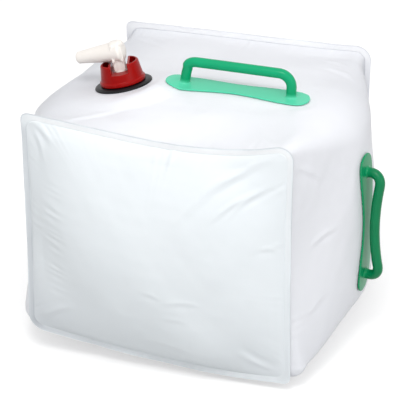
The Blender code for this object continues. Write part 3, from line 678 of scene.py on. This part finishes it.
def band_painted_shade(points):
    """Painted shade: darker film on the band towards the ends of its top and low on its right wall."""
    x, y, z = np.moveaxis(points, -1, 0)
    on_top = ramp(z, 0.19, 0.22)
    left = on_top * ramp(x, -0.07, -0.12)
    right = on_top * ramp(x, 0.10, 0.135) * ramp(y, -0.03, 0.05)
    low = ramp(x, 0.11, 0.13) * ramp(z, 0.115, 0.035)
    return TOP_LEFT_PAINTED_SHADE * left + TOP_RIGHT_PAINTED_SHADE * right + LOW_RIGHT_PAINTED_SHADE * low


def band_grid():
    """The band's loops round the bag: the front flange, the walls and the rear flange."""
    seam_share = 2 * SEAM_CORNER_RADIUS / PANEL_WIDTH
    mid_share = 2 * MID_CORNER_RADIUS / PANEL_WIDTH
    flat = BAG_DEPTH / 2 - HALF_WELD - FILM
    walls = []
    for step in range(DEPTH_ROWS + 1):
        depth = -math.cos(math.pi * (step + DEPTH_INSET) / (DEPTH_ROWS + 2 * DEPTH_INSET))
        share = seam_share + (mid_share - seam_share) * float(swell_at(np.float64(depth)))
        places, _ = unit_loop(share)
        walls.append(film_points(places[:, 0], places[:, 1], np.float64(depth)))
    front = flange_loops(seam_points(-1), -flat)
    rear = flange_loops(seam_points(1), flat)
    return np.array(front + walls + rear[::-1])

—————

Output all of the data above without any alteration.

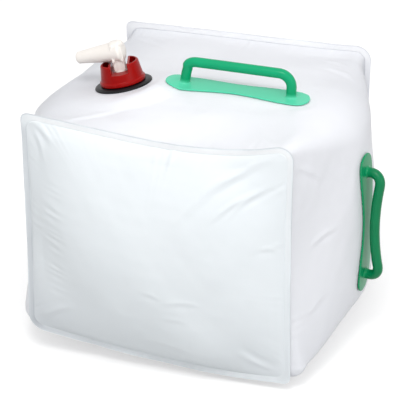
The Blender code for this object continues. Write part 3, from line 678 of scene.py on. This part finishes it.
def band_painted_shade(points):
    """Painted shade: darker film on the band towards the ends of its top and low on its right wall."""
    x, y, z = np.moveaxis(points, -1, 0)
    on_top = ramp(z, 0.19, 0.22)
    left = on_top * ramp(x, -0.07, -0.12)
    right = on_top * ramp(x, 0.10, 0.135) * ramp(y, -0.03, 0.05)
    low = ramp(x, 0.11, 0.13) * ramp(z, 0.115, 0.035)
    return TOP_LEFT_PAINTED_SHADE * left + TOP_RIGHT_PAINTED_SHADE * right + LOW_RIGHT_PAINTED_SHADE * low


def band_grid():
    """The band's loops round the bag: the front flange, the walls and the rear flange."""
    seam_share = 2 * SEAM_CORNER_RADIUS / PANEL_WIDTH
    mid_share = 2 * MID_CORNER_RADIUS / PANEL_WIDTH
    flat = BAG_DEPTH / 2 - HALF_WELD - FILM
    walls = []
    for step in range(DEPTH_ROWS + 1):
        depth = -math.cos(math.pi * (step + DEPTH_INSET) / (DEPTH_ROWS + 2 * DEPTH_INSET))
        share = seam_share + (mid_share - seam_share) * float(swell_at(np.float64(depth)))
        places, _ = unit_loop(share)
        walls.append(film_points(places[:, 0], places[:, 1], np.float64(depth)))
    front = flange_loops(seam_points(-1), -flat)
    rear = flange_loops(seam_points(1), flat)
    return np.array(front + walls + rear[::-1])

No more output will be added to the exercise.